━━━━━ Given material ━━━━━

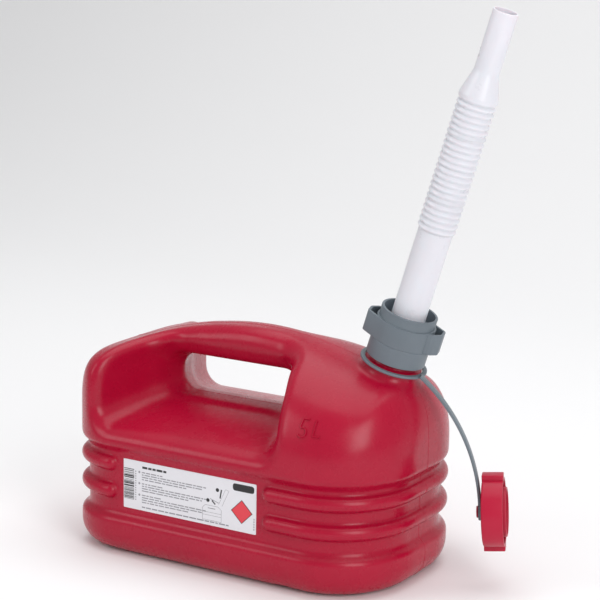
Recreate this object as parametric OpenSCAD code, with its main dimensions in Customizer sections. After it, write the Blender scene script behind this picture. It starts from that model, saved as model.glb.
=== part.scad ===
// Fuel jerry can: a blow-moulded tank with its handle formed in one piece, a screw-on
// flexible pouring spout, and a closing cap kept on a moulded strap.
// The origin is the centre of the base. +X points to the spout, +Z up. The two mould halves meet on y = 0.

/* [Tank] */
// Length of the tank
tank_l = 280; // [268:1:292]
// Width of the tank
tank_w = 170; // [162:1:178]
// Height from the floor to the top of the handle
tank_h = 179; // [175:1:185]
// Wall thickness of the moulding
wall = 2; // [1.6:0.1:2.4]
// Plan corner at the spout end, along the tank
spout_corner_x = 63; // [50:1:66]
// Plan corner at the spout end, across the tank
spout_corner_y = 68; // [50:1:70]
// Plan corner at the rear end, along the tank
rear_corner_x = 47; // [35:1:60]
// Plan corner at the rear end, across the tank
rear_corner_y = 43; // [35:1:60]
// Radius of the bottom edge
bottom_r = 20; // [10:1:24]

/* [Ribbed band] */
// Top of the plinth under the ribbed band
plinth_top = 32; // [28:1:36]
// Lower edge of the plain upper body
band_top = 85; // [82:1:90]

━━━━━

Each line must be given again exactly as written above.

**Completed task**:
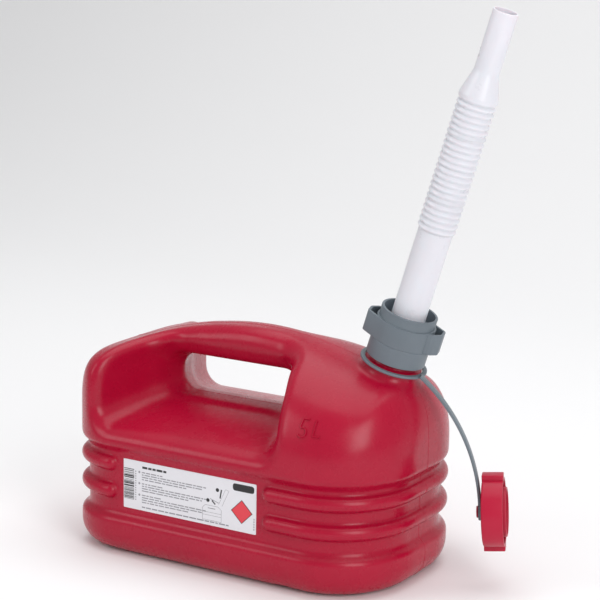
Recreate this object as parametric OpenSCAD code, with its main dimensions in Customizer sections. After it, write the Blender scene script behind this picture. It starts from that model, saved as model.glb.
=== part.scad ===
// Fuel jerry can: a blow-moulded tank with its handle formed in one piece, a screw-on
// flexible pouring spout, and a closing cap kept on a moulded strap.
// The origin is the centre of the base. +X points to the spout, +Z up. The two mould halves meet on y = 0.

/* [Tank] */
// Length of the tank
tank_l = 280; // [268:1:292]
// Width of the tank
tank_w = 170; // [162:1:178]
// Height from the floor to the top of the handle
tank_h = 179; // [175:1:185]
// Wall thickness of the moulding
wall = 2; // [1.6:0.1:2.4]
// Plan corner at the spout end, along the tank
spout_corner_x = 63; // [50:1:66]
// Plan corner at the spout end, across the tank
spout_corner_y = 68; // [50:1:70]
// Plan corner at the rear end, along the tank
rear_corner_x = 47; // [35:1:60]
// Plan corner at the rear end, across the tank
rear_corner_y = 43; // [35:1:60]
// Radius of the bottom edge
bottom_r = 20; // [10:1:24]

/* [Ribbed band] */
// Top of the plinth under the ribbed band
plinth_top = 32; // [28:1:36]
// Lower edge of the plain upper body
band_top = 85; // [82:1:90]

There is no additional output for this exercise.